Without digressing into a topic that requires more attention than what I am willing to give it here, ie. the impractical aspects of the federal government disbursing eight trillion dollars, or roughly 200,000 dollars for each black person currently alive in the United States; the variegated origin of “black people”, especially in South Florida, as well as the problematic construction of “white people” as an essentialist historical category considering the large scale of immigration that occurred following the emancipation of slaves, etc. I am sympathetic to the need for redistributionist/restorative measures to assist in the amelioration of the historical, institutional disenfranchisement of African Americans. However lacking a broader coalitional base and focusing solely on the “undeserving poor” without including the working poor, the large number of low-wage service sector blacks that have housing, greatly limits their options for political action. Thus while the symbolic aspect is indeed significant, the practical side is weak due to the small constituency involved in the political actions. Rather than a housing movement, it is instead a spectacle of housing.

To bolster my point, it’s worth citing a counterfactual to the confrontational, “adversarial” politics that Max Rameau advocated that would subsequently take form as the Occupy Wall Street movement to show how such a “movement” would exist. The group Lake Worth Global Justice (LWGJ), cited by Rameau as the core which helped him build the housing structures and co-created the culture of self-rule, has morphed from predominantly protest actions to gaining representation within their local government and expanding civic associations. Rather than simply creating a precarious spectacle, members of this group have been able to petition the Federal Government to assist low-income families without resorting to illegal squatting. Cara Jennings, mentioned in passing in Rameau’s account, was elected to Lake Worth City Commissioner in 2006, and was one of the sponsors for the formation of a Community Redevelopment Agency that subsequently applies for and obtained millions of dollars in federal funds [1]. With control over this money the members of LWGJ are able to monitor and direct spending to conserve and beautify traditional low-income housing areas and fund projects that benefit the whole community rather than just a cabal of developers. Additionally they have created programs of educational and legal outreach to marginalized Hispanic communities around the downtown core and further managed, through constant community involvement, to keep developers interests within the bounds of the community’s wishes through political agitation and referendum. The way Jennings and other in LWGJ have been able to do this is by following the rulebook of Civil Rights activists, ie. by making up for domestic deficiencies in funding and assistance due to economic marginalization by relying upon national entities, such as the Sierra Club, AFL-CIO, etc. for support. Her message, once able to be heard by voters with the assistance of these groups, thus was able to increase the pace of progressive change within the area.
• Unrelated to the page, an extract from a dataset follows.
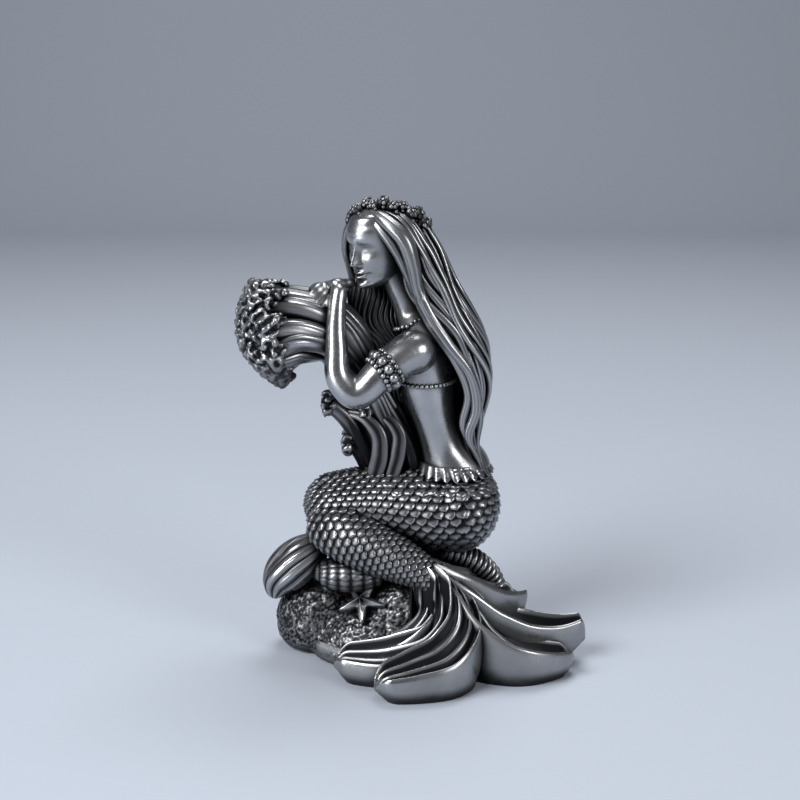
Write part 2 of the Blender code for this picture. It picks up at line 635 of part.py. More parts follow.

Issues of race and the different scale between Lake Worth and Miami are certainly factors of great importance, but so to is the non-essentially antagonistic relationship to the local and state government embodied by this approach.

These criticisms made, the book is still an insightful account of the short-lived movement whose operational presumptions have since been adopted by other political groups concerned with similar issues. Not only does it provide insight into the material realities of the abstracts of gentrification, corruption, co-optation, and others but it is also written in a clear, vernacular style.

[1] A particularly interesting aspect of the race was that Jenning’s “business-oriented” opponent printed and circulated through the mail flyers calling her a “radical anarchist” and his other opponent, former FAU professor, Andrew Procyk a Marxist.